**MATERIAL:**
+++

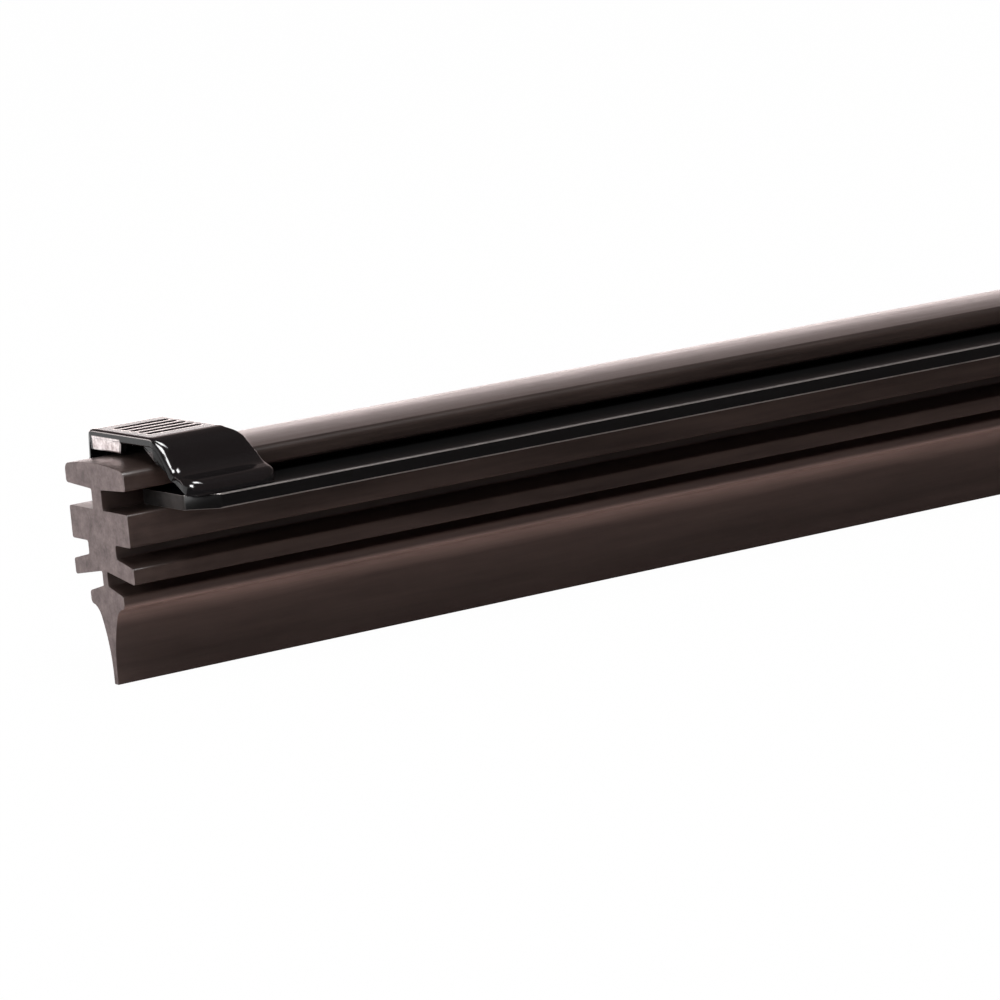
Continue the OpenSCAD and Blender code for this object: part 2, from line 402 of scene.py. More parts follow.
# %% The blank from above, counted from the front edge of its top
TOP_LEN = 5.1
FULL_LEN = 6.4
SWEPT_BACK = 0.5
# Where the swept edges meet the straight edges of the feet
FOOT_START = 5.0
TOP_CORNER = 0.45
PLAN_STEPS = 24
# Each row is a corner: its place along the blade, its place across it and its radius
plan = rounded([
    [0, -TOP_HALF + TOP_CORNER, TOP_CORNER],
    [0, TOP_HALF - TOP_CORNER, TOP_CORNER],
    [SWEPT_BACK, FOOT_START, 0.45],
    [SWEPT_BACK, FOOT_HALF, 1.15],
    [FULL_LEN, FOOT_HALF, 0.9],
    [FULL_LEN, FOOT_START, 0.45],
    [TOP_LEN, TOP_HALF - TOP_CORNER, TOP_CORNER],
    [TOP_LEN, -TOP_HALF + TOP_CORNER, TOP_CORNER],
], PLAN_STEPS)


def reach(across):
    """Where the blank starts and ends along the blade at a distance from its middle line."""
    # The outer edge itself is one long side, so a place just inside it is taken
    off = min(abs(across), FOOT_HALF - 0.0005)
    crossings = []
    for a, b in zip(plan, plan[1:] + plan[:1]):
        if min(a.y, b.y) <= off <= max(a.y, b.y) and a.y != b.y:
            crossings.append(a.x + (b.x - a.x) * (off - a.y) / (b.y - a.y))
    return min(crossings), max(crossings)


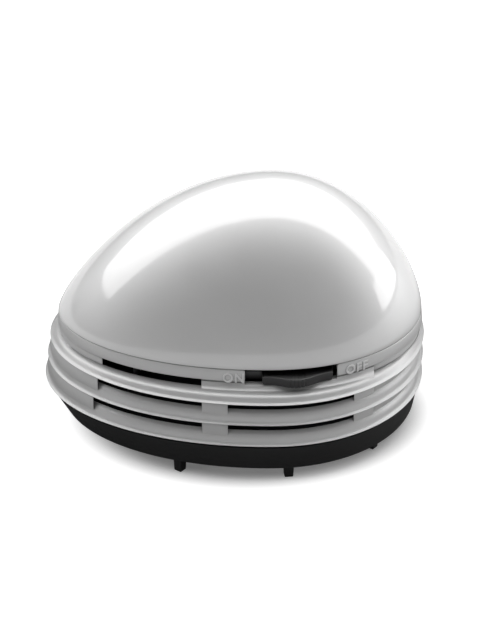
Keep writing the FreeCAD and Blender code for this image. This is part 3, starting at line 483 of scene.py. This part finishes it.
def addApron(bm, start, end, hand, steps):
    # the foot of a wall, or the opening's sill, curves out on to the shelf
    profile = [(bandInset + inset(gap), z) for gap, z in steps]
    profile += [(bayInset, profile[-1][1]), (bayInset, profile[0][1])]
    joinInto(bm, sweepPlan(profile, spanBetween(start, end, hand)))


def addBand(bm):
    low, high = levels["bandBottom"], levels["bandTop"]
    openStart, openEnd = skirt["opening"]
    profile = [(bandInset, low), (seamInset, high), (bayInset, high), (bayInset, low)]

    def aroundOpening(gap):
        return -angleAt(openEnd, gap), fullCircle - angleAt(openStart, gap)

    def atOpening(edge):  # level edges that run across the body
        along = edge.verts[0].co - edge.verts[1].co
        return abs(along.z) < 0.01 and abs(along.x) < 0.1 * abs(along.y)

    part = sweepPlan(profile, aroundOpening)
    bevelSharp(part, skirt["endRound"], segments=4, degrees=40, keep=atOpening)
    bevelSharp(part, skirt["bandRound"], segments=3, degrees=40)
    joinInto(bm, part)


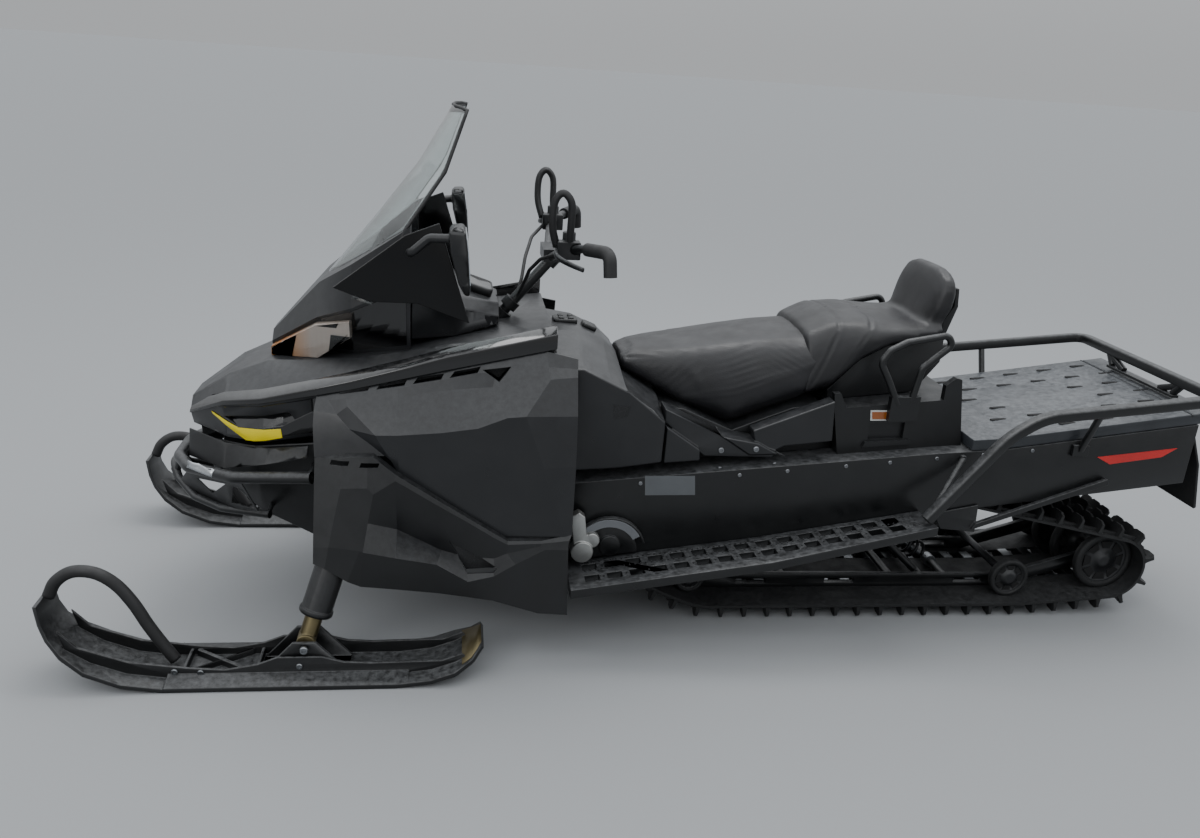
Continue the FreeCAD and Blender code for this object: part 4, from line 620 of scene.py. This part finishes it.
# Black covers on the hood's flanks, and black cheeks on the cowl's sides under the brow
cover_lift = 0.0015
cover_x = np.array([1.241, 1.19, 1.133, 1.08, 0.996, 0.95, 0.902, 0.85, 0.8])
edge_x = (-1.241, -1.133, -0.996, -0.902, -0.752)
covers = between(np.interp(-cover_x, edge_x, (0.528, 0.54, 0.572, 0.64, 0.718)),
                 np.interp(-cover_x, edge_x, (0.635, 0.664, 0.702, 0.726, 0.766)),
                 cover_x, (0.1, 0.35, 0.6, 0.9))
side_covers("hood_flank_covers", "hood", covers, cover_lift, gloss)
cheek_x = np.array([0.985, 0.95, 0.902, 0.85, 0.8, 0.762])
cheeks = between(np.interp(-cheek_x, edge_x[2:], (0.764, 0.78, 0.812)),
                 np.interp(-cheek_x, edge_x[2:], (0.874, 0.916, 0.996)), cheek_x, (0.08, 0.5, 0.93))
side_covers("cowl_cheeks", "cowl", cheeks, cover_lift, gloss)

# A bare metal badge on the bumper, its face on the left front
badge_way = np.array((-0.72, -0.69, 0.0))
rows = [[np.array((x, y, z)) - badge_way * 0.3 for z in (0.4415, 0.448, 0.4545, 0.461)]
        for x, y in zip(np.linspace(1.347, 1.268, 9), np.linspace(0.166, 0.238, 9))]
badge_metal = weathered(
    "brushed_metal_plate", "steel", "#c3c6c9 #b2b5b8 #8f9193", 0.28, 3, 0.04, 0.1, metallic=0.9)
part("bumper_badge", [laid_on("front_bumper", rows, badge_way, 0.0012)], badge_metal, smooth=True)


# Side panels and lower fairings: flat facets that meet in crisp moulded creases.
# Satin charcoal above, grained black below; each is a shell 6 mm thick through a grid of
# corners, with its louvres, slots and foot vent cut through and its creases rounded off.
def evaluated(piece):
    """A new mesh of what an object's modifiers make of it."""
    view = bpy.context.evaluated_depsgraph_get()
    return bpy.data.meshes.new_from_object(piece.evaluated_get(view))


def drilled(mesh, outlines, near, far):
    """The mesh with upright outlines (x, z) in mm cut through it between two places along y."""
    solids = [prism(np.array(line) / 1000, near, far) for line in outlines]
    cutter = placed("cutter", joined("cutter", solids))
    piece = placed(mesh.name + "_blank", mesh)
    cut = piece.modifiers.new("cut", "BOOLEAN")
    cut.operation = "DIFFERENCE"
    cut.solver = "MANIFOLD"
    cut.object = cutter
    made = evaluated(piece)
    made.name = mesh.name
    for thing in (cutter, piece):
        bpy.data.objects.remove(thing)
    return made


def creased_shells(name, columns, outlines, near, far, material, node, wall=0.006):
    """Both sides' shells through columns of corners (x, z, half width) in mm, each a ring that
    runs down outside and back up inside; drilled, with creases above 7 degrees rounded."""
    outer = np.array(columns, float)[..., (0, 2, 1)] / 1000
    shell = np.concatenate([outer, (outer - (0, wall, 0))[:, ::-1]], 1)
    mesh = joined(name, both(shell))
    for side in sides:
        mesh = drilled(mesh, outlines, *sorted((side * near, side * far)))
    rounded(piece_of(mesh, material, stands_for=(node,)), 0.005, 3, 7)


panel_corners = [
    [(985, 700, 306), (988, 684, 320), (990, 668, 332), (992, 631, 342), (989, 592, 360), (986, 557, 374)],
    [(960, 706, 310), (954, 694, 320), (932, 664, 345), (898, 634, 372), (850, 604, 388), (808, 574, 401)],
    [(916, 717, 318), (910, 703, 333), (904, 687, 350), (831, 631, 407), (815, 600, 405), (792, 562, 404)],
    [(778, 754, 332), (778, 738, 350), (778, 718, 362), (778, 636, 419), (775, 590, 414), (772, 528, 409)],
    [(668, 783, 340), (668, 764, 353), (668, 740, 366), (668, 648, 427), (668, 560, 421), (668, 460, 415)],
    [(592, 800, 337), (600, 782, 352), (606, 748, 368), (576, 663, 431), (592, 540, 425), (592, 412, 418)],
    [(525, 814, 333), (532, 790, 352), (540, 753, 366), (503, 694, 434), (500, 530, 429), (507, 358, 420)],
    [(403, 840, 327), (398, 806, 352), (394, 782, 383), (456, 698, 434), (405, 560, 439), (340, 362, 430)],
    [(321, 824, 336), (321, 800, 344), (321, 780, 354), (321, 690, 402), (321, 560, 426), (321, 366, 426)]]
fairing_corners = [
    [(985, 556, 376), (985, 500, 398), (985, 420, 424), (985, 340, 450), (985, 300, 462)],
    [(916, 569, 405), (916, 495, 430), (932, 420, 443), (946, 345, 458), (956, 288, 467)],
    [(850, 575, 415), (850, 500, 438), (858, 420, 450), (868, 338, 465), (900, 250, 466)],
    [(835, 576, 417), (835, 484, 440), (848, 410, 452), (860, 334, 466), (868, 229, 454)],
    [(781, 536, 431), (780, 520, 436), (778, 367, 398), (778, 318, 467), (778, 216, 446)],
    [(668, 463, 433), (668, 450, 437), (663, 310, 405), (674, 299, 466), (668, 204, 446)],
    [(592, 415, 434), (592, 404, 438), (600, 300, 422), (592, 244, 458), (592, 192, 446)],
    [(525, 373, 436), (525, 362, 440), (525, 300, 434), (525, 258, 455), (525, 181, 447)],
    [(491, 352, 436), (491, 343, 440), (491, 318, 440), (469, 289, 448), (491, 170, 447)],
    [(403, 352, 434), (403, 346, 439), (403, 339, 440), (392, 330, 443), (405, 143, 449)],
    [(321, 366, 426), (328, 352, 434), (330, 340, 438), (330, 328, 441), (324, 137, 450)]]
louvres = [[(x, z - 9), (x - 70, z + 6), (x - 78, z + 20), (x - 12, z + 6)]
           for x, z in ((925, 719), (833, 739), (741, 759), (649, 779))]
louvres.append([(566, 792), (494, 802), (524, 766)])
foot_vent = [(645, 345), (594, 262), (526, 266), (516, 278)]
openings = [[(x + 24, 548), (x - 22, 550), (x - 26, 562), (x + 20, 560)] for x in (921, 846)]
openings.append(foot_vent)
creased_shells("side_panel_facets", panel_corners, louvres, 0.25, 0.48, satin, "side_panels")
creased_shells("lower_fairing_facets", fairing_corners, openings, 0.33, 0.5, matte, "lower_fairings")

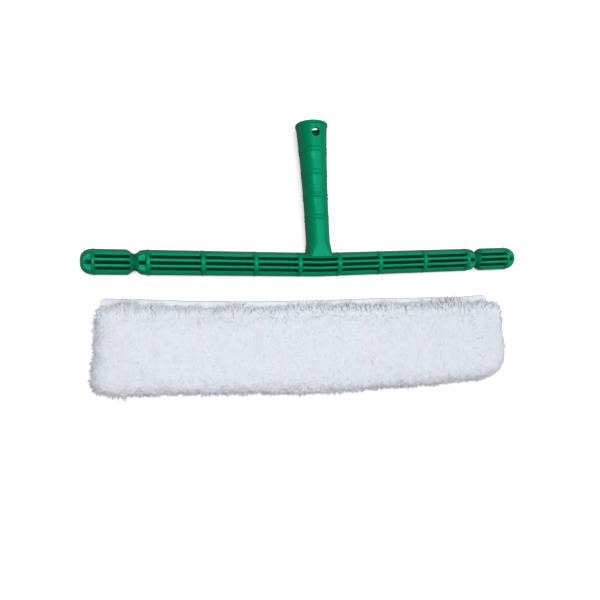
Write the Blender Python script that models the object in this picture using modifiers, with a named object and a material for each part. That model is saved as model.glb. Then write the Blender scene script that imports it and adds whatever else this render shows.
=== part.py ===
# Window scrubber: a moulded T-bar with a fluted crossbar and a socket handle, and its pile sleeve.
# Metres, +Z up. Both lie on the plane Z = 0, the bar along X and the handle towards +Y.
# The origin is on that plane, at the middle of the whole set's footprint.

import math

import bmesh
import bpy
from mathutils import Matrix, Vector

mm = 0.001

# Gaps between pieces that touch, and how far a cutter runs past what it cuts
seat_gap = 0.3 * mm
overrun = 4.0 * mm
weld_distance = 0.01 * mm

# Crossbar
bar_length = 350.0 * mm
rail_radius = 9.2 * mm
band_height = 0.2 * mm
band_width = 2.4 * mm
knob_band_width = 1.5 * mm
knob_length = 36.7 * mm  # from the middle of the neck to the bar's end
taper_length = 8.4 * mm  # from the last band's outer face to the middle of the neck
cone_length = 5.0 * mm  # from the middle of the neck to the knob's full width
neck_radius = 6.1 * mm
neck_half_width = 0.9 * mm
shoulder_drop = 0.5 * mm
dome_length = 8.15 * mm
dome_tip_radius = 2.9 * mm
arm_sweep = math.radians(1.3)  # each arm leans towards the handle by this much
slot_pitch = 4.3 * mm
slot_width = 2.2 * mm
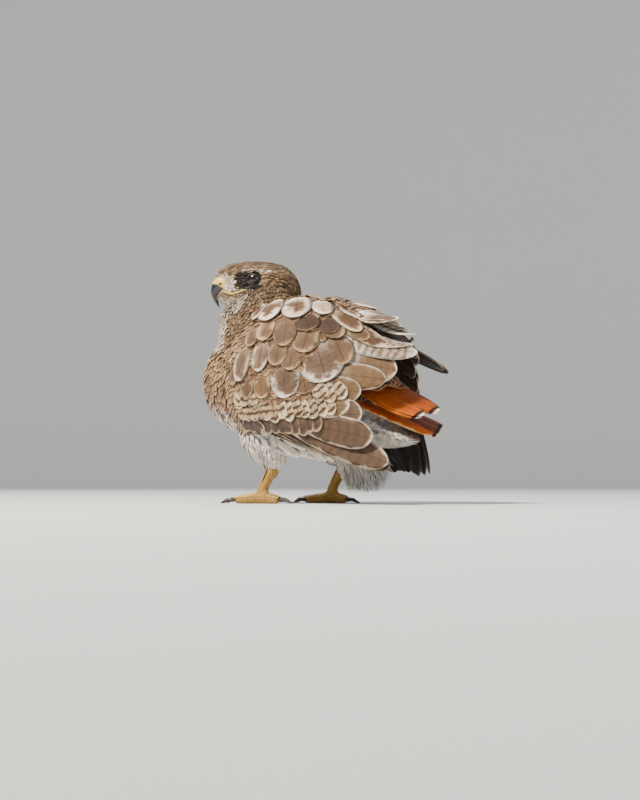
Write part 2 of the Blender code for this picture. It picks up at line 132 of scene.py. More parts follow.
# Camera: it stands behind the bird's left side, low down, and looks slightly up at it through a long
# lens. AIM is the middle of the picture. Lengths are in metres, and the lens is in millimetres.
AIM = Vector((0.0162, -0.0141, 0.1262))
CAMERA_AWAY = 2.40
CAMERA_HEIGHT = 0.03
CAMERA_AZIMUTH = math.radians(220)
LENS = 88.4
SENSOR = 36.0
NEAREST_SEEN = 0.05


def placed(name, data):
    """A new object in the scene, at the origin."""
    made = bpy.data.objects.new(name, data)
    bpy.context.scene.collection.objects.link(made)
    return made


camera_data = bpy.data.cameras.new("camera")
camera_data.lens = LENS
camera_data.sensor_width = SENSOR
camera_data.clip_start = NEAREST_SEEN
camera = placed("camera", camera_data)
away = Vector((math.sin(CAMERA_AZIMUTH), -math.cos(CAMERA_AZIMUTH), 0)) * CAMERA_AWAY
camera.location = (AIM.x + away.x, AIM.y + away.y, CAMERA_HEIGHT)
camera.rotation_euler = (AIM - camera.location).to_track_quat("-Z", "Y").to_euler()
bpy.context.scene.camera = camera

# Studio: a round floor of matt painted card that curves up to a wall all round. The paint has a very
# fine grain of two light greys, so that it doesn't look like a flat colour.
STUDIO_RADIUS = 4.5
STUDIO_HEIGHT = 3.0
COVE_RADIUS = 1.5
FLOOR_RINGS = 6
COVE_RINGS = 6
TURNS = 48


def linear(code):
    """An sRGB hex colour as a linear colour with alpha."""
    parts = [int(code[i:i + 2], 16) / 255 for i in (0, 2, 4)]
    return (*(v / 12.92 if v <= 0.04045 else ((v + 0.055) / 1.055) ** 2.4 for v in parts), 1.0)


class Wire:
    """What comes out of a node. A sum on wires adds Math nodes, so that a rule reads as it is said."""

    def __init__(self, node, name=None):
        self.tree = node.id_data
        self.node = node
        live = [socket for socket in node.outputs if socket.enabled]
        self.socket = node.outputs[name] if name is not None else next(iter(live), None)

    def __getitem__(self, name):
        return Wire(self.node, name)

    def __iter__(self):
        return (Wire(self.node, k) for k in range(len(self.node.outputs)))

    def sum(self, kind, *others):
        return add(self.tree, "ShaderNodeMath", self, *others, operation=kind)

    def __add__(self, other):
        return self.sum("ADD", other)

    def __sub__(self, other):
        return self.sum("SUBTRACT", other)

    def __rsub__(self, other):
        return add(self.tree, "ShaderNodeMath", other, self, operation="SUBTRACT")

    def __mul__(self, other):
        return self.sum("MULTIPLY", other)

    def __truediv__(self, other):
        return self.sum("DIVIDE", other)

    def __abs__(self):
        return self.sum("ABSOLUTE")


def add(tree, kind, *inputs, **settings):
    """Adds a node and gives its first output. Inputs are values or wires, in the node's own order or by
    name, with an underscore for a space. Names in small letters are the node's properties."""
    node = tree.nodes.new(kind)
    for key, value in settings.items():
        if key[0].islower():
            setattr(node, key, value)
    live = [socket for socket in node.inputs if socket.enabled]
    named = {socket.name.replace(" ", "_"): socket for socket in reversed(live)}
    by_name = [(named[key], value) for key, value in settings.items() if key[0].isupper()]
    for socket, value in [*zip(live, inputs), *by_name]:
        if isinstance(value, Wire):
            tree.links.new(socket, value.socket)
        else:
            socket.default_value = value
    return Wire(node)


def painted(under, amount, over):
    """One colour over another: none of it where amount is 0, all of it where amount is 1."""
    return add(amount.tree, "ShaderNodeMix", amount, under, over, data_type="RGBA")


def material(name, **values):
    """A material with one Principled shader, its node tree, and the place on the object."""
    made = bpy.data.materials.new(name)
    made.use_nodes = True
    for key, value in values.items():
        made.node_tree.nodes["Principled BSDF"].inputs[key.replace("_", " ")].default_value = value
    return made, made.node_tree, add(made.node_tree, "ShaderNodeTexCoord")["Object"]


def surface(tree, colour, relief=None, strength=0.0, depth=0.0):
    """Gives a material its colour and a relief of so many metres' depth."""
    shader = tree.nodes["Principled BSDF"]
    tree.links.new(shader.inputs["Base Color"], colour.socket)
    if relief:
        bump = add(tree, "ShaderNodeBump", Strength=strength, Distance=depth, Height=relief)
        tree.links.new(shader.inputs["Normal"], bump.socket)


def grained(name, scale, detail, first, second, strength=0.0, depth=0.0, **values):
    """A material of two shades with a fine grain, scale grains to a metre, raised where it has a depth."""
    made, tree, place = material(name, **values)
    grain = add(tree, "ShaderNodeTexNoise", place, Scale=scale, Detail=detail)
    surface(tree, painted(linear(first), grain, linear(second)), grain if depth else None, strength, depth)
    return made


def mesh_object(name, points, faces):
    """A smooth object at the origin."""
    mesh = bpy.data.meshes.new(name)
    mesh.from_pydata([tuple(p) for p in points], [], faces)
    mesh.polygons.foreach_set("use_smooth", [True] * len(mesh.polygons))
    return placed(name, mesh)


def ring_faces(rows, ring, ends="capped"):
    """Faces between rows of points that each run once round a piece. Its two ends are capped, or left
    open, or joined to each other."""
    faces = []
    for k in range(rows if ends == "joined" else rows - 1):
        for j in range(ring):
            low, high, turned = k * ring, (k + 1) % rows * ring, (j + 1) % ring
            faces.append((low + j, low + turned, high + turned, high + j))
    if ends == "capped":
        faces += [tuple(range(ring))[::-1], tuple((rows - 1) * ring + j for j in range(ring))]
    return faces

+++

**AIM OF THE TASK:** Quote nothing but the lines that run from the line containing "Write part 2" through the line containing "bpy.context.scene.camera = camera", keeping both of them word for word.

**ANSWER FOR THIS EXERCISE:**
Write part 2 of the Blender code for this picture. It picks up at line 132 of scene.py. More parts follow.
# Camera: it stands behind the bird's left side, low down, and looks slightly up at it through a long
# lens. AIM is the middle of the picture. Lengths are in metres, and the lens is in millimetres.
AIM = Vector((0.0162, -0.0141, 0.1262))
CAMERA_AWAY = 2.40
CAMERA_HEIGHT = 0.03
CAMERA_AZIMUTH = math.radians(220)
LENS = 88.4
SENSOR = 36.0
NEAREST_SEEN = 0.05


def placed(name, data):
    """A new object in the scene, at the origin."""
    made = bpy.data.objects.new(name, data)
    bpy.context.scene.collection.objects.link(made)
    return made


camera_data = bpy.data.cameras.new("camera")
camera_data.lens = LENS
camera_data.sensor_width = SENSOR
camera_data.clip_start = NEAREST_SEEN
camera = placed("camera", camera_data)
away = Vector((math.sin(CAMERA_AZIMUTH), -math.cos(CAMERA_AZIMUTH), 0)) * CAMERA_AWAY
camera.location = (AIM.x + away.x, AIM.y + away.y, CAMERA_HEIGHT)
camera.rotation_euler = (AIM - camera.location).to_track_quat("-Z", "Y").to_euler()
bpy.context.scene.camera = camera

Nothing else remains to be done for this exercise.